In all parts of the country there should be a more vital and practical connection between the Negro's educated brain and his opportunity for earning his daily living. In the present condition of my race, that knowledge of chemistry will mean most which will make forty bushels of corn grow where only twenty bushels have grown; that knowledge of mathematics will be most helpful that will construct a three-room cottage to replace the one-room cabin; that literature most potent which will make the girl the thorough mistress of modern household economy. The race sees it, the race wants it; you must "push the button and we will do the rest." All this is not as an end, but as a means to the higher life. It is beyond our duty to set meets and bounds upon the aspirations and achievements of any race, but it is our duty to see that that foundation is fitly laid.
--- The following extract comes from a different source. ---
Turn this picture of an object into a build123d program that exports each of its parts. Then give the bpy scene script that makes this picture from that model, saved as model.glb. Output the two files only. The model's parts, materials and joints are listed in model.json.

It is a hard thing to put much Christianity into a hungry man. There is one thing in which my race excels yours; when it comes to thinking you can excel us; in feeling we can excel you. I would not have my race change much in this respect, but I would have the man who likes to sing, shout and get happy in church on Sunday, taught to mix in during the week, with his religious zeal and fervor, habits of thrift, economy, and with land and a house of two or three rooms, a little bank account, just as the white man does.
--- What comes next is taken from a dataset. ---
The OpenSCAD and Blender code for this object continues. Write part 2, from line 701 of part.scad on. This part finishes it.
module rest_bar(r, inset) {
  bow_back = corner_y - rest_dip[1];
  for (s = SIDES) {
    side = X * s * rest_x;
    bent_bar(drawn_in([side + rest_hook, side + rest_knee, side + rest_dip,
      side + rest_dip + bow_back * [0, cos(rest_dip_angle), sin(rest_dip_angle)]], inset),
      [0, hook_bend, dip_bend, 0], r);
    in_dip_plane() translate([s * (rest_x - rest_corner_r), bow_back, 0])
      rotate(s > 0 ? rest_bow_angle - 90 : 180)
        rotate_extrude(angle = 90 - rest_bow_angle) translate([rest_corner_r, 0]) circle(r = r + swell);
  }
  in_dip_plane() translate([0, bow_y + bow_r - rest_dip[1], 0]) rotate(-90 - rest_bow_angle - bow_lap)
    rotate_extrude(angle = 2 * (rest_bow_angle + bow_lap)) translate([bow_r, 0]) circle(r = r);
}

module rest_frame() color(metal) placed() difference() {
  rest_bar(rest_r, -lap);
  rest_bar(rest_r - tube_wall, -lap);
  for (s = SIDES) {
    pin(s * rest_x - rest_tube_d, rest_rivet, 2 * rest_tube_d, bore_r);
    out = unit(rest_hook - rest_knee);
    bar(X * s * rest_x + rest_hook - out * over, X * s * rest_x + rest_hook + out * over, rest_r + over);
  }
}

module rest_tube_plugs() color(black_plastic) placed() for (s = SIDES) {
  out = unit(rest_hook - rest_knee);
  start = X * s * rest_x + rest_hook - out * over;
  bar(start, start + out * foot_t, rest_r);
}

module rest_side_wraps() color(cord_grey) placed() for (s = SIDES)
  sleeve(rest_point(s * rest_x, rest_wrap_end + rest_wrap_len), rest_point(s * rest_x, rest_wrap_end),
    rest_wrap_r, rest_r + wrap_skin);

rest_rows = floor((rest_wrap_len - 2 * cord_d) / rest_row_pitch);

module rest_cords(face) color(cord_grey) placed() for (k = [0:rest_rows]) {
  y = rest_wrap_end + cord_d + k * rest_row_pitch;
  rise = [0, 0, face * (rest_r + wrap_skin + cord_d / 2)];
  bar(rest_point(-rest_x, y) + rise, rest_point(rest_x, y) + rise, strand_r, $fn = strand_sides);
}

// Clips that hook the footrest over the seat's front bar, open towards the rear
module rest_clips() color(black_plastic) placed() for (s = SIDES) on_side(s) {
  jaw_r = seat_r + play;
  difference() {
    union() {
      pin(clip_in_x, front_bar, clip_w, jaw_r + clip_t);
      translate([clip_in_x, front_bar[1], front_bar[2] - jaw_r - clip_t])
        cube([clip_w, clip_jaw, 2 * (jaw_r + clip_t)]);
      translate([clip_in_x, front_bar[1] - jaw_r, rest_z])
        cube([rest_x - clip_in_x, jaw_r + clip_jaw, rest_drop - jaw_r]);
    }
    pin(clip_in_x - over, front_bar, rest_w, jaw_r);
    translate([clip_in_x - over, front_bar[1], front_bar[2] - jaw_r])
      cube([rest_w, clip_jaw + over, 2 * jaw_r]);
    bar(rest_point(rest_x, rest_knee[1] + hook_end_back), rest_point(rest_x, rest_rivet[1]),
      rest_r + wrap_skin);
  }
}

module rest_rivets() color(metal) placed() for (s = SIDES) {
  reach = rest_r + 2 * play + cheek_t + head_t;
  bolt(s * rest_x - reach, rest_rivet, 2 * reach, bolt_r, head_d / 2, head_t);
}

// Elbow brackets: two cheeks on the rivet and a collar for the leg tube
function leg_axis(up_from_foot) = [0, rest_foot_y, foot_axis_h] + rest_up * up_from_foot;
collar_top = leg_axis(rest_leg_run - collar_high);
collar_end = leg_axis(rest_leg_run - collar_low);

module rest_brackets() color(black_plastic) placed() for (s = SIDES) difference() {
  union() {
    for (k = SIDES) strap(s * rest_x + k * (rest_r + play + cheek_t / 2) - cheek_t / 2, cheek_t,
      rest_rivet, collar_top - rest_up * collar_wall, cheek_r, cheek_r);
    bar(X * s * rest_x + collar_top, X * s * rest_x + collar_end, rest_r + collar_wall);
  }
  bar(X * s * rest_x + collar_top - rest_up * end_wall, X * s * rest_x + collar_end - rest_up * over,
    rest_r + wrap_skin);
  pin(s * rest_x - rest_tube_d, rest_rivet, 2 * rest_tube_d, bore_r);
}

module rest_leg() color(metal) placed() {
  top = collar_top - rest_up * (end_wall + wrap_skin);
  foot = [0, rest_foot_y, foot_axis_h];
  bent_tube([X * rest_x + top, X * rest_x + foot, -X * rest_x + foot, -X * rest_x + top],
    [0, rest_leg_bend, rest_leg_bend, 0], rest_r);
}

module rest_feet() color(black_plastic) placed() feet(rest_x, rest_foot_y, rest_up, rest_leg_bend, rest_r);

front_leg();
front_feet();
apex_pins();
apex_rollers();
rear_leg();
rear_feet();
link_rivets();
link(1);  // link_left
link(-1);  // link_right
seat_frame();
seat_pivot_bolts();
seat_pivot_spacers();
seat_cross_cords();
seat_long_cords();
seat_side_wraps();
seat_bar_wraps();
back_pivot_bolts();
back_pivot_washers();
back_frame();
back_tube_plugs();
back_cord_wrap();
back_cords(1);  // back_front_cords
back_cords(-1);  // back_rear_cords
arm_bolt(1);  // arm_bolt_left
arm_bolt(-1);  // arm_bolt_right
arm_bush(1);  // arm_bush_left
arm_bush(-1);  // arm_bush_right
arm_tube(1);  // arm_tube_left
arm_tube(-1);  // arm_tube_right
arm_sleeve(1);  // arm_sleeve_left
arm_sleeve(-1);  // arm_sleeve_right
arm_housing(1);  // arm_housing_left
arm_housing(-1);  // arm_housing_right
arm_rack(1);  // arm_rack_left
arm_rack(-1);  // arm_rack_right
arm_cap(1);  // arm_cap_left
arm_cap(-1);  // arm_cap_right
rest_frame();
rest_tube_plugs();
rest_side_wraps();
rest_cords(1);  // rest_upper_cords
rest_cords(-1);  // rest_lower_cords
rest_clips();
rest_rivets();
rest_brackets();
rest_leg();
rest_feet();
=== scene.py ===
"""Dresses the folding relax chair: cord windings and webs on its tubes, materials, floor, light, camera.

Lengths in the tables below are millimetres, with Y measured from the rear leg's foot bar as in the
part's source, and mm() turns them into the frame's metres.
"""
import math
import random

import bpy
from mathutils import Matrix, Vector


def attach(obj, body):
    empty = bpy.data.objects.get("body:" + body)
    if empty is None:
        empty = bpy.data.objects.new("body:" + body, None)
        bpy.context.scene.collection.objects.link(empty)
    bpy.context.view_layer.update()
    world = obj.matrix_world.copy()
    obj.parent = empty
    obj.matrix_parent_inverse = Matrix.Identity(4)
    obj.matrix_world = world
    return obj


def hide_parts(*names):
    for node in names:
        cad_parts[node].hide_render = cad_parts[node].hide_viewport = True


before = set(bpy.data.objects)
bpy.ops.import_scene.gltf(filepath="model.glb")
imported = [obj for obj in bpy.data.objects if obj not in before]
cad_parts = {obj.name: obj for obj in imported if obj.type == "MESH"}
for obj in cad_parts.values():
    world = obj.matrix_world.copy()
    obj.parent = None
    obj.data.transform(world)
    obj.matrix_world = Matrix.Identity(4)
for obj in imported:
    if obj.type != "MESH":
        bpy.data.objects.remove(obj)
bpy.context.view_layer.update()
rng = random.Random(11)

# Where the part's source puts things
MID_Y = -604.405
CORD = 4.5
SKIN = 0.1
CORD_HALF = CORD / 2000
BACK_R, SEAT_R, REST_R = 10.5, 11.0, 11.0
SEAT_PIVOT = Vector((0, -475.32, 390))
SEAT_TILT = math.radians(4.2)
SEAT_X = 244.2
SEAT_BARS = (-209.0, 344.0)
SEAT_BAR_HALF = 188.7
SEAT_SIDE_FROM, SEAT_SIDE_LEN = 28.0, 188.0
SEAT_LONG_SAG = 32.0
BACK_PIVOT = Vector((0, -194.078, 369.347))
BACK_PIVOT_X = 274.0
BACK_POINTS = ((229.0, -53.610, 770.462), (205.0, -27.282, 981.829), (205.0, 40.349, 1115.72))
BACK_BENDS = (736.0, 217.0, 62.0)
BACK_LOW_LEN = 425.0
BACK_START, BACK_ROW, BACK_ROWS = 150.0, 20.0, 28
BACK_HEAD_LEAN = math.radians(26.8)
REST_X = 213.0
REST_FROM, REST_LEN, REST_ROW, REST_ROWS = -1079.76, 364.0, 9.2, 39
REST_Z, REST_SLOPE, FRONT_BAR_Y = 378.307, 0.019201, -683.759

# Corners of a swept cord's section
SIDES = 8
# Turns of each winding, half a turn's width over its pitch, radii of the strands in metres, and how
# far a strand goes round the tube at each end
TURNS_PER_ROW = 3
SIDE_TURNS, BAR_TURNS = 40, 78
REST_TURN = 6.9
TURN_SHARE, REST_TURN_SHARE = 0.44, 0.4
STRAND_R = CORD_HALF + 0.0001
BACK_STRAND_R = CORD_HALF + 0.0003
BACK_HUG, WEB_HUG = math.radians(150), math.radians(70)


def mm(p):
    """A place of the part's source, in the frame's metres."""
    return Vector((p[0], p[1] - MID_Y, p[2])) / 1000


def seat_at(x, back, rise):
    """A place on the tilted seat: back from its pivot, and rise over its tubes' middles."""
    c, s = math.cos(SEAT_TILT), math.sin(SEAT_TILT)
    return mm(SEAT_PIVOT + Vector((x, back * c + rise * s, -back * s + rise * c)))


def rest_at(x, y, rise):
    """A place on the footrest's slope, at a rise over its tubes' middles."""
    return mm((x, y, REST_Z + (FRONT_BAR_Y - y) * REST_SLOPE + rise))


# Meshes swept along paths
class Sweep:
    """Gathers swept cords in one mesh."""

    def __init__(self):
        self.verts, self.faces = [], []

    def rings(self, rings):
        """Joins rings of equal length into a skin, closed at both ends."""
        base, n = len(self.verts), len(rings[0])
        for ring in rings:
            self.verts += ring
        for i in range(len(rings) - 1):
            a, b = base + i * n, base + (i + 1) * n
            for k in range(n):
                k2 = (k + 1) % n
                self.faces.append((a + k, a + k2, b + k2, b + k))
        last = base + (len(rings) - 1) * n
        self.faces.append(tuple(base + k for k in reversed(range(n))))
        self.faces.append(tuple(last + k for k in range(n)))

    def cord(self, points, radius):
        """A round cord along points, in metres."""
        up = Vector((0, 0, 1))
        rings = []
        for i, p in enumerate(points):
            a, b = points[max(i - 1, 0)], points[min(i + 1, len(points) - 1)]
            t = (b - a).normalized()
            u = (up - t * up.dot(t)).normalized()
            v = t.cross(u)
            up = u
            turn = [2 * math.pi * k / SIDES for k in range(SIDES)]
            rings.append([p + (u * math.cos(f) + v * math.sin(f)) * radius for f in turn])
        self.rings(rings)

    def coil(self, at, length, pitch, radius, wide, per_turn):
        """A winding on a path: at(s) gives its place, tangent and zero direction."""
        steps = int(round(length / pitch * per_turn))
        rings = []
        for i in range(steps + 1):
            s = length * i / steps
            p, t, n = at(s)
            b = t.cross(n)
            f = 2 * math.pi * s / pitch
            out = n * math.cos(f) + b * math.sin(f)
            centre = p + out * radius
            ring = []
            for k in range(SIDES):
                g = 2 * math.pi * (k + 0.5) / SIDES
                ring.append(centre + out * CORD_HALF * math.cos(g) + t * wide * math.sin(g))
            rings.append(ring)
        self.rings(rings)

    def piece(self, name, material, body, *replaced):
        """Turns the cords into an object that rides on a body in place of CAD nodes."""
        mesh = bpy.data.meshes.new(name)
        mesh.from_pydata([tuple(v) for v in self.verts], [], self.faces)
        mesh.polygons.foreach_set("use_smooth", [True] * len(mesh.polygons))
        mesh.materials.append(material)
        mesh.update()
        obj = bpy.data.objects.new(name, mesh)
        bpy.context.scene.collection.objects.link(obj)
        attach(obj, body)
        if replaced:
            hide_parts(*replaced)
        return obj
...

Industrial development, coupled with religious and mental development, will bring a change in the civil and political status of the South. And this, if for no other reason, should enlist the active aid and sympathy of every patriotic citizen in the North. Those who revere the name of Lincoln should see to it that we do not fail in the reaping of the full fruit of his life and martyrdom. In this matter let us take high ground. The Negro that has learned to respect a white man, is ten fold greater than a white man who hates a Negro. I propose that the Negro shall take his place upon the high and undisputed ground of usefulness and generosity, and that he invite the white man to step up and occupy this position with him. From this position I would have the Negro forgive the past and adjust himself to the present. From this position I would have him teach that no race can wrong another race without himself being dragged down. So long as my race is submerged in poverty and ignorance, so long, as with hooks of steel, will we drag down and retard the upward growth of the white man in the South. If the Negro's degradation tempts one to steal his ballot, remember that it is the one who commits the theft that is permanently injured. You owe it, not less to yourselves than to your white brethren in the South, that this load be lifted from their shoulders. Industrial training will help to do it. Strike a common interest in the affairs of life, and prejudice melts away.

A few weeks ago a black man of brains and skill, in Alabama, produced 261 bushels of sweet potatoes on a single acre of land; twice as much as any white man in that community had produced, and every one of the dozen white men who came to see how it was done, was ready to take off his hat to this black man. Not a bit of prejudice; against those 261 bushels of sweet potatoes.

It is along this line that we are to settle this problem, and along this line it is slowly but surely working itself out. But let us not be deceived. It is not settled yet. A recent close investigation teaches me that in the Black Belt of the South we have not more than touched the edges.

Says the Great Teacher, "I will draw all men unto Me." How? Not by force, not by law, not by superficial ornamentation. Following in the footsteps of the lowly Nazarene, we will continue, with your help, to work and wait till by the exercise of the higher virtues, by the products of our brains and hands, we shall make ourselves so important to the American people that they will accord us all the rights of manhood and citizenship by reason of our intrinsic worth.